Jordan: Low Oil Prices Will Boost Resource-Poor Country
The dramatic slump in global oil prices has spooked investors and exposed tensions between Organization of the Petroleum Exporting Countries (OPEC) members.
Benchmark Brent crude has been at the forefront, tumbling 25% since June. It was trading around the $85 (£53, €67) per barrel mark on 23 October, after news that Saudi Arabia had cut its oil exports in September.
Analysts are divided over the medium-term future for oil prices. Many believe the price will remain around its current low in the short run, while others have predicted further drops in the price. Those predicting a resurgence have certainly been a minority.
So far, the focus has been firmly on the mostly Middle Eastern countries selling oil. Producers are preparing their next move, painstakingly calculating the costs and benefits of altering production and supplies to the world marketplace.
Yet, the tumbling price of oil has been welcomed with relief in other parts of the region.
For resource poor countries, such as the Kingdom of Jordan, falling oil prices could mean a significant boost to the national economy.
Lower oil prices could effectively trim percentage points off the country's current account deficit. A $10 fall in the price of a barrel of oil has previously translated into a $4bn annual reduction in the fuel import bill for the Mideast's energy importers, according to the global economic think tank Capital Economics.
Jordan has been spending more than 10% of its annual gross domestic product on importing energy. The reduction in oil prices means a reduction in Jordan's external deficit. Moreover, it would aid Jordan's current account deficit, which stood at 12.1% of GDP in 2013.
External shocks to the economy
Jordan's economy has suffered a series of external shocks since 2011. The global financial crisis was swiftly followed by a brutal war in neighbouring Syria that shows no sign of ending in the near future.
With conflict sweeping through northern Iraq and periodic outbreaks of fighting in Gaza, Jordan's tourism industry has suffered. A massive influx of refugees from Syria and Iraq has proved a drain on the Kingdom's resources. Jordan has registered more than 600,000 Syrian refugees, equivalent to around 10% of the country's entire population.
Jordan's government estimated in late 2013 that it had spent $1.7bn on hosting refugees, while it would need to invest nearly another billion dollars in the coming years. It is a significant sum for a country whose gross domestic product was $33.7bn in 2013.
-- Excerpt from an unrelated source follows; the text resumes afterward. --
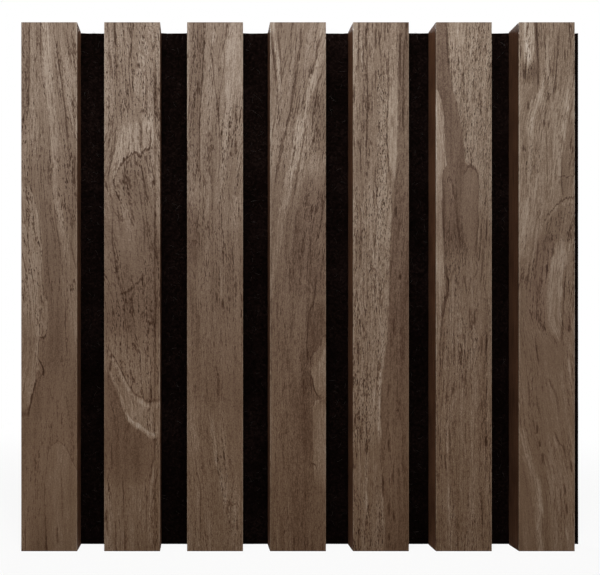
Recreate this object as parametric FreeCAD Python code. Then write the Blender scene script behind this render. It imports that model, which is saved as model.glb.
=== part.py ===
import FreeCAD, Part
import math
import os

# Acoustic slat wall panel: upright wooden slats on a board of black felt.
# Each slat is a strip of brown dyed fibreboard with a sheet of wood veneer glued
# to its front. The strips are glued to the felt and stapled through it from
# behind, and the felt runs on past the last slat, where the next panel meets it.
#
# Frame: X to the right, Z up along the slats, and the front of the panel
# towards -Y. The origin is the middle of the felt's back, which lies on the
# wall, so the wall is the plane Y = 0. Sizes are in millimetres.

# Slats
slatCount = 7
slatWidth = 27.0
slatGap = 13.0
slatLength = 255.0
coreThickness = 11.4
coreArris = 0.3        # the small round on the strip's two back edges
veneerThickness = 0.6
veneerArris = 0.35     # the sanded round on the veneer's two front edges

# Felt board
feltThickness = 9.0
feltLap = 8.0          # bare felt past the last slat
feltEdge = 0.8         # the soft round left along the felt's long edges

# Staples, driven from behind through the felt into the strips
stapleRows = 2
stapleEndMargin = 50.0   # from the end of a slat to the nearest row
stapleCrown = 12.0       # over the outside of the two legs
stapleLeg = 14.0         # from the back of the crown to the point
wireThickness = 0.7      # in the plane of the bend
wireWidth = 1.0          # along the slat
stapleBend = 0.4         # radius inside the two bends
staplePoint = 1.2        # length of the chisel point
crownSink = 0.5          # the crown is driven this far below the felt's back
stapleClearance = 0.05   # round the wire, in the felt and in the strip

# Working values of the modelling itself
cutPast = 1.0            # how far a cutter runs on past the face that it opens
samePoint = 1e-6         # two ends nearer than this are one point

# Worked out from the sizes above
slatPitch = slatWidth + slatGap
slatsWidth = slatCount * slatWidth + (slatCount - 1) * slatGap
feltWidth = slatsWidth + feltLap
feltLeft = -feltWidth / 2
feltRight = feltWidth / 2
wallY = 0.0
feltFrontY = wallY - feltThickness
coreFrontY = feltFrontY - coreThickness
veneerFrontY = coreFrontY - veneerThickness
crownY = wallY - crownSink
bottomZ = -slatLength / 2
along = FreeCAD.Vector(0, 0, slatLength)


def slatLeft(index):
    """The left side of a slat. The first one is flush with the felt's edge."""
    return feltLeft + index * slatPitch


def slatMiddle(index):
    """The middle of a slat's width, where its staples go in."""
    return slatLeft(index) + slatWidth / 2


def stapleHeights():
    """The height of each row of staples, spread evenly between the two end rows."""
    low = bottomZ + stapleEndMargin
    span = slatLength - 2 * stapleEndMargin
    if stapleRows == 1:
        return [low + span / 2]
    return [low + span * row / (stapleRows - 1) for row in range(stapleRows)]


def roundedFace(corners, z):
    """A flat face at height z. Each corner is (x, y, radius), and radius 0 is sharp."""
    points = [FreeCAD.Vector(x, y, z) for x, y, radius in corners]
    starts = []
    ends = []
    arcs = []
    for i, (x, y, radius) in enumerate(corners):
        corner = points[i]
        if radius <= 0:
            starts.append(corner)
            ends.append(corner)
            arcs.append(None)
            continue
        back = (points[i - 1] - corner).normalize()
        ahead = (points[(i + 1) % len(points)] - corner).normalize()
        half = back.getAngle(ahead) / 2
        tangent = radius / math.tan(half)
        bisector = (back + ahead).normalize()
        start = corner + back * tangent
        end = corner + ahead * tangent
        middle = corner + bisector * (radius / math.sin(half) - radius)
        starts.append(start)
        ends.append(end)
        arcs.append(Part.Arc(start, middle, end).toShape())
    edges = []
    for i in range(len(points)):
        if arcs[i] is not None:
            edges.append(arcs[i])
        following = starts[(i + 1) % len(points)]
        if ends[i].distanceToPoint(following) > samePoint:
            edges.append(Part.LineSegment(ends[i], following).toShape())
    return Part.Face(Part.Wire(edges))


def stapleProfile(middleX, grow, backY, outerBend):
    """The staple's U, seen along the slat: the crown at the back and two pointed legs.

    grow widens the legs all round, for the slots that they pass through, and
    backY is where the outside of the crown lies. The inside of the crown stays
    where it is in both, so the crown bears on the felt.
    """
    outer = stapleCrown / 2 + grow
    inner = stapleCrown / 2 - wireThickness - grow
    insideY = crownY - wireThickness
    tipY = crownY - stapleLeg - grow
    shoulderY = tipY + staplePoint
    point = (outer + inner) / 2
    corners = [
        (-outer, backY, outerBend),
        (-outer, shoulderY, 0),
        (-point, tipY, 0),
        (-inner, shoulderY, 0),
        (-inner, insideY, stapleBend),
        (inner, insideY, stapleBend),
        (inner, shoulderY, 0),
        (point, tipY, 0),
        (outer, shoulderY, 0),
        (outer, backY, outerBend),
    ]
    return [(middleX + x, y, radius) for x, y, radius in corners]


def staple(middleX, z):
    """One staple of flat wire, its crown across the slat."""
    profile = stapleProfile(middleX, 0, crownY, stapleBend + wireThickness)
    face = roundedFace(profile, z - wireWidth / 2)
    return face.extrude(FreeCAD.Vector(0, 0, wireWidth))


def stapleSlot(middleX, z):
    """What a driven staple opens: two leg slots, and the groove over its crown."""
    height = wireWidth + 2 * stapleClearance
    profile = stapleProfile(middleX, stapleClearance, wallY + cutPast, 0)
    face = roundedFace(profile, z - height / 2)
    return face.extrude(FreeCAD.Vector(0, 0, height))


def slotsOf(index):
    """Every staple slot on one slat, as one shape to cut away."""
    slots = [stapleSlot(slatMiddle(index), z) for z in stapleHeights()]
    return Part.makeCompound(slots)


def slatCore(index):
    """The fibreboard strip: sharp at the front, under the veneer, and eased behind."""
    left = slatLeft(index)
    right = left + slatWidth
    section = [
        (left, coreFrontY, 0),
        (right, coreFrontY, 0),
        (right, feltFrontY, coreArris),
        (left, feltFrontY, coreArris),
    ]
    strip = roundedFace(section, bottomZ).extrude(along)
    return strip.cut(slotsOf(index))


def slatVeneer(index):
    """The veneer sheet on the front, with its two long edges sanded round."""
    left = slatLeft(index)
    right = left + slatWidth
    section = [
        (left, coreFrontY, 0),
        (left, veneerFrontY, veneerArris),
        (right, veneerFrontY, veneerArris),
        (right, coreFrontY, 0),
    ]
    return roundedFace(section, bottomZ).extrude(along)


def feltBacking():
    """One board of pressed felt behind all the slats, let in for the staples."""
    section = [
        (feltLeft, wallY, feltEdge),
        (feltLeft, feltFrontY, feltEdge),
        (feltRight, feltFrontY, feltEdge),
        (feltRight, wallY, feltEdge),
    ]
    board = roundedFace(section, bottomZ).extrude(along)
    for index in range(slatCount):
        board = board.cut(slotsOf(index))
    return board


def staples():
    """All the staples, as one group of separate solids."""
    made = []
    for index in range(slatCount):
        for z in stapleHeights():
            made.append(staple(slatMiddle(index), z))
    return Part.makeCompound(made)


def save(name, shape):
    """One piece, as a STEP file under its own name."""
    shape.exportStep(os.path.join("parts", name + ".step"))


os.makedirs("parts", exist_ok=True)
for index in range(slatCount):
    save("slat_%d_core" % (index + 1), slatCore(index))
    save("slat_%d_veneer" % (index + 1), slatVeneer(index))
save("felt_backing", feltBacking())
save("staples", staples())
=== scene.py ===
import bpy
import bmesh
import math
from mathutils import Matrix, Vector


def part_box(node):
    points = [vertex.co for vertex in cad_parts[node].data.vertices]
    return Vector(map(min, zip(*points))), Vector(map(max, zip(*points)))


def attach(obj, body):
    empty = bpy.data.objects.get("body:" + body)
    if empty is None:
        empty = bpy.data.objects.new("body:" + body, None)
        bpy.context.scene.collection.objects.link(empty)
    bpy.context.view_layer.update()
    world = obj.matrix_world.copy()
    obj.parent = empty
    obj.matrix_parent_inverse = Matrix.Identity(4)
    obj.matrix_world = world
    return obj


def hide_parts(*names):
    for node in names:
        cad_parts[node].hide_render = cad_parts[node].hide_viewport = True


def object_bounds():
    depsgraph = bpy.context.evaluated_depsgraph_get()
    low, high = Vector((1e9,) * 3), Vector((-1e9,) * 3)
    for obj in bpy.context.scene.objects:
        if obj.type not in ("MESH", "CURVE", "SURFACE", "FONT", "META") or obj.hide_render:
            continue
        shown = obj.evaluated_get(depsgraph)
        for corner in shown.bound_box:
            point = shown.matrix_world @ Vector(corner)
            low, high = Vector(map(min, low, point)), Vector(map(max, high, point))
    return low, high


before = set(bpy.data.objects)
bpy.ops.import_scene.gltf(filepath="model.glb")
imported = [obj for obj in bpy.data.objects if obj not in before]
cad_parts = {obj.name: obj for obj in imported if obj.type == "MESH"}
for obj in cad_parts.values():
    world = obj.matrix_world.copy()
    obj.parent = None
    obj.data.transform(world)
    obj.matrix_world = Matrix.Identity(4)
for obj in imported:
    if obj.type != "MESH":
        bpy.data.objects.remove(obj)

# Acoustic slat panel: walnut veneer on brown fibreboard slats, stapled to a board of black felt.
# The front of the panel looks along -Y, Z is up along the slats, and the wall is the plane Y = 0.

mm = 0.001
perMetre = 1000     # millimetres
slatNumbers = range(1, 8)
cadLow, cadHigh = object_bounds()
feltLow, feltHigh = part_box("felt_backing")
slatBoxes = {number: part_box("slat_%d_veneer" % number) for number in slatNumbers}
firstLow, firstHigh = slatBoxes[1]
frontY = firstLow.y
slatTop = firstHigh.z
slatWidthMm = (firstHigh.x - firstLow.x) * perMetre
slatLengthMm = (firstHigh.z - firstLow.z) * perMetre


def linear(hexColour):
    # an sRGB hex value as the linear colour that the nodes want, by the formula of the sRGB standard
    colour = []
    for place in (1, 3, 5):
        part = int(hexColour[place:place + 2], 16) / 255
        colour.append(part / 12.92 if part <= 0.04045 else ((part + 0.055) / 1.055) ** 2.4)
    return (*colour, 1.0)


def addNode(tree, kind, inputs=None, **settings):
    # one node with its settings. Each input is a value, a socket to link, or a node whose first output
    # is linked.
    node = tree.nodes.new(kind)
    for name, value in settings.items():
        setattr(node, name, value)
    for name, value in (inputs or {}).items():
        if isinstance(value, bpy.types.Node):
            value = value.outputs[0]
        if isinstance(value, bpy.types.NodeSocket):
            tree.links.new(value, node.inputs[name])
        else:
            node.inputs[name].default_value = value
    return node


def newMaterial(name):
    material = bpy.data.materials.new(name)
    material.use_nodes = True
    material.node_tree.nodes.clear()
    return material, material.node_tree


def setStops(ramp, stops):
    # the stops of a colour ramp, each a place and an sRGB hex colour
    while len(ramp.elements) < len(stops):
        ramp.elements.new(0.5)
    for element, (place, colour) in zip(ramp.elements, stops):
        element.position = place
        element.color = linear(colour)


def drawCurve(curve, points):
    # lays a curve of a curves node through these points
    while len(curve.points) < len(points):
        curve.points.new(0.5, 0.5)
    for point, place in zip(curve.points, points):
        point.location = place
        point.handle_type = "AUTO_CLAMPED"


camera = {
    "photoWidth": 600,
    "photoHeight": 575,
    "principalX": 198,      # the pixel that the camera looks straight at, from the photo's left
    "principalY": 343,      # and from its top
    "pixelsPerMm": 2.0745,  # on the fronts of the slats
    "slatLeftPixel": 21.1,  # the first slat's left edge
    "slatTopPixel": 22.2,
    "distanceMm": 363,      # from the fronts
    "sensorMm": 36,
}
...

The falling oil prices should boost Jordan's public finances. The American ally spends 4.5% of its GDP on fuel subsidies, meaning a 20% fall in the price of oil would lead to around a 1% rise in Jordan's GDP.
It could even provide a window to cut the subsidies that have long weighed on the government's budget. Although such a move would come with the risk of stoking political unrest, Jordan's government could be tempted to seize the opportunity that lower oil prices represents.